I did, however, confirm my earlier observation about the query plans being different. I ingested one graph, restarted virtuoso, then ingested another graph. Running the same query against both (modifying for IRI's) yeilded totally different SQL and query plans. The plans are greek to me, but I'm attaching them here in case they point to anything for you.

In conductor, I looked up the stats for both graphs, and they are identical. (triples, classes, entities, etc) Is there some other piece of metadata I should be looking for? Is it possible the indexes on RDF_QUAD/RDF_IRI aren't getting updated?

Ingest7Good.txt Ingest6Bad.txt

TallTed commented 2 years ago

Interesting. There does appear to be something weird going on. I don't think it's the indexes, as they aren't automatically rebuilt/updated on shutdown nor on startup. If your test with a build from the current develop/7 codebase doesn't resolve this, I think it will need a deeper look by Development.

RyanOattes commented 2 years ago

Found a few more details, but no answers yet. Some background: My app can begin an ingestion job in a couple of ways based on what kind of changes in configuration it detects since the last run. If it has a clear idea of data that needs to be removed before ingesting, it runs some targeted DELETE SPARQL queries first then INSERT DATA queries. If there are changes it doesn't fully support, it runs CLEAR GRAPH, then INSERT DATA. The cases I'm experiencing this issue on are all new ingests (no graph exists in Virtuoso to begin with), but due to various configurations some start with DELETE and some start with CLEAR.

I've discovered that the CLEAR cases all work fine, and the DELETE cases all work poorly. In both cases, the graph is created in Virtuoso and contains identical data. Counts, stats, etc, all match. I also found today that if I take a poorly performing graph URI (created with the DELETE, then INSERT method), delete the graph in Conductor, then rerun the process using the CLEAR method it STILL doesn't work.

Re-stating the above without the app-specific details: Two methods produce the same graph, but with different query performance. If I take a poorly performing graph, delete it, and recreate it with the good method, it still doesn't work well. It seems something "sticky" happens when the graph URI is created the first time. And, of course, all of this is resolved by bouncing the server.

As for the develop/7 code — I don't see any builds on the develop branches in dockerhub. Are there images available?

TallTed commented 2 years ago

We do not currently publish develop/7-based docker images, nor pre-built develop/7 binaries, so I think our team will need to do further testing with this locally.
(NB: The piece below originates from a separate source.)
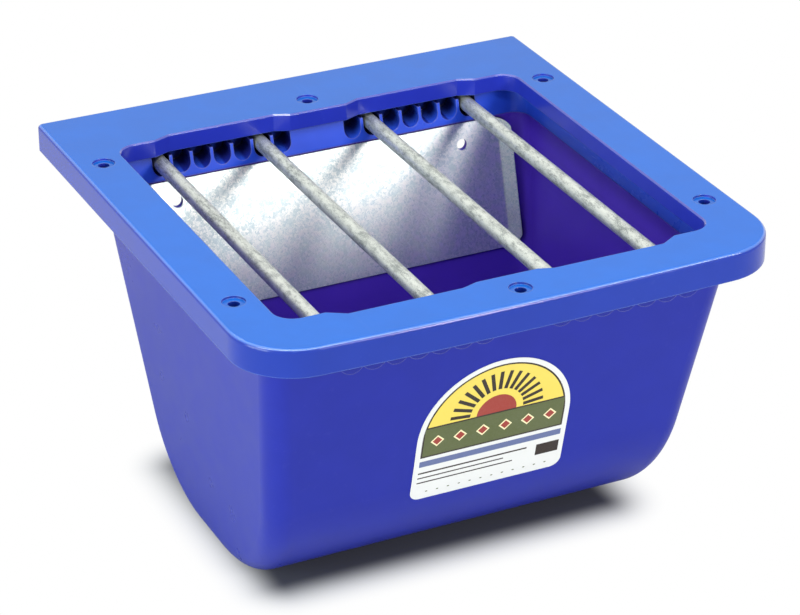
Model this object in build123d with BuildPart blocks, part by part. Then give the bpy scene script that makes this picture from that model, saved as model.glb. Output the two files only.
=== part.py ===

Would you mind getting a test license and trying with Enterprise Edition v8? We do publish Enterprise Edition v8 docker images; the main difference in what you need to do to make things work is to put that license file in the database/ directory alongside the virtuoso.ini on your local filesystem, so the docker image can pick it up on the next startup. The Enterprise Edition v8 codebase is substantially ahead of the develop/7 branch, and if this issue is not seen there, we clearly have a fix, and just need to backport it to the develop/7 branch; if this issue persists there, the importance of its resolution increases substantially.

The specifics of the data you're working with may matter, as surprising as this may be. Is there any chance you can provide some sample data for us to work with? (If you can reproduce the issue with a public dataset that we can also acquire, that would also serve the purpose.) Basically, the more specific the data and action sequence you can provide, the faster we can test locally, and thence find a resolution.

RyanOattes commented 2 years ago

Sorry for the delay. We have a release happening this week and I haven't been able to try v8 yet. Will do that and let you know.

Whether that resolves or doesn't resolve the issue, I can provide the data we're using. It's a set we use for performance testing our product at customer installations, so nothing private in it. I could provide you access to a Virtuoso instance with the data already ingested, but if you're rather it in TTL files full of INSERT DATA queries instead, I'll have to script something to generate that.

imitko commented 2 years ago

@RyanOattes

In addition to the query execution plan, you can do PROFILE([query_text]) to get timings on each step of the plan. An explanation and example can be found in this article.

Another way to do a SQL/SPARQL query profile is to connect to the database with command-line isql tool, then do following sequence:

SQL> set profile on;
SQL> sparql [sparql query here];
SQL> set profile off;

Some statistics about datasets would also help to identify problem:

Note that DELETE does not completely erase the RDF graph structure; to remove completely, you need to use CLEAR GRAPH.